October 05, 2010: Cold Avocado Soup

October 5, 2010

Ooops! I’m falling behind presenting summer soups from Okonomy, but here’s one that we at least shot in the summer! For this unique and refreshing summertime soup, Chef Saito combines avocado, light cream, chicken stock, salt and pepper. All ingredients blended, the soup is then chilled. For “croutons” Chef Saito uses fried rice crackers!


September 29, 2010: Dobinmushi Soup

September 29, 2010

Today’s unique soup from Okonomy is Dobinmushi Soup. The break down of the Japanese is such: “do”=earth; “bin”=bottle; “mushi”=steamed. Thus, dobinmushi is a soup “that is steamed in an earthenware container.” The main ingredient of the soup is matsutake mushroom which is a rare mushroom and gives a very distinctive taste to the soup. I asked Chef Saito “How rare?” and he looked up current prices from Japan. Matsutake goes for $1000/Lb! That’s about $420 for three pieces that would fit in a small carton like the ones you get cherry tomatoes in! Chef assures me that the taste is worth the price. Chef Saito also includes his homemade dashi stock and yuzu (Japanese Lime) as the broth. He also adds scallion and mitsuba (otherwise know as “Honeywort” or “Japanese Parsley”) Mitsuba is like parsley and has a “fresh” taste somewhat parsley and celery combined. All these flavors combine for a very unique blend for a soup. Dobinmushi is considered a fall soup as the mushroom are just being made available.
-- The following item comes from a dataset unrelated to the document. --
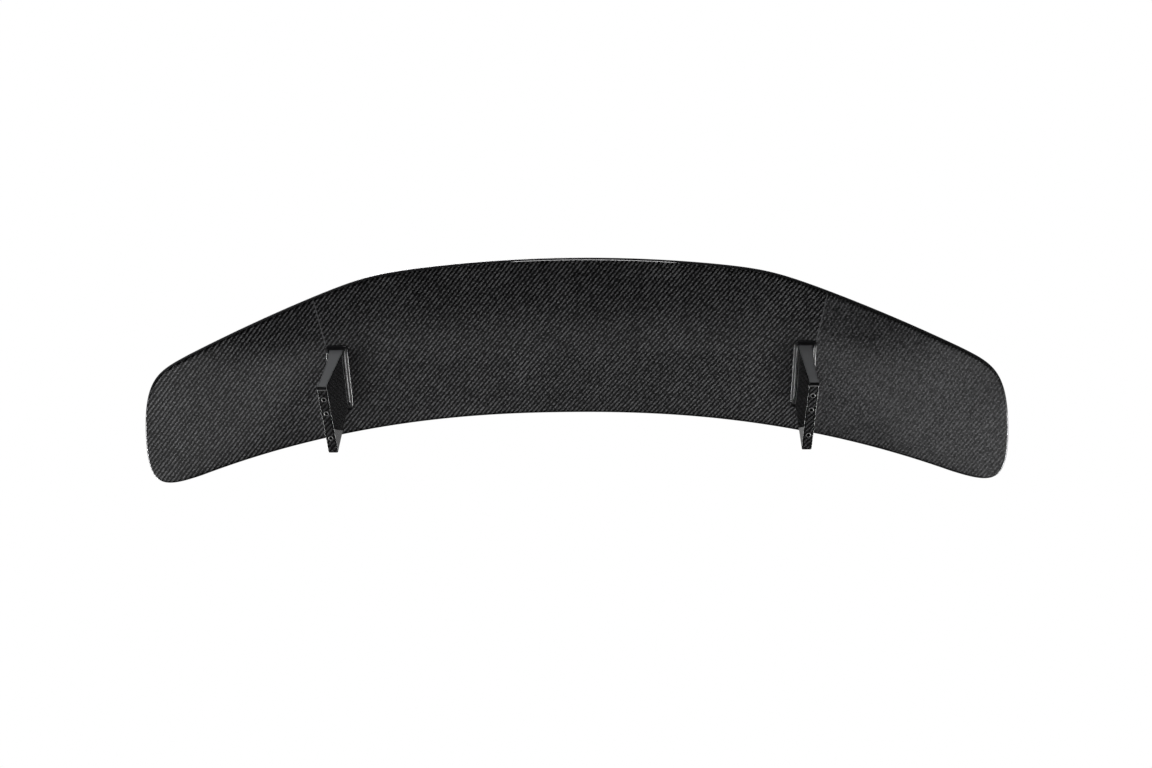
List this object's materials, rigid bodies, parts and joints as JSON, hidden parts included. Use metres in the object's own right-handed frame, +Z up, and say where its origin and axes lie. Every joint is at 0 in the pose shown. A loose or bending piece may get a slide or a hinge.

September 07, 2010: Okonomiyaki, Panini-style

September 7, 2010

Today’s original okonomiyaki dish from Okonomy is Chef Yoshio Saito’s panini-style okonomiyaki. This is the traditional okonomiyaki recipe but made in a modern panini machine. Chef Saito has a variety of sauces and toppings for this style, but he devised this dish to show how okonomiyaki can be made with other, non-traditional cooking tools.


August 25, 2010: Frozen Mikan Cocktail

August 25, 2010

Today’s custom cocktail from Okonomy is Chef Saito’s Frozen Mikan Cocktail. Chef Saito combines sake, vodka, lemon liquor with crushed ice, raspberry and Mikan (a citrus fruit indigenous to Japan, like a seedless Mandarin Orange) for liquid splendor!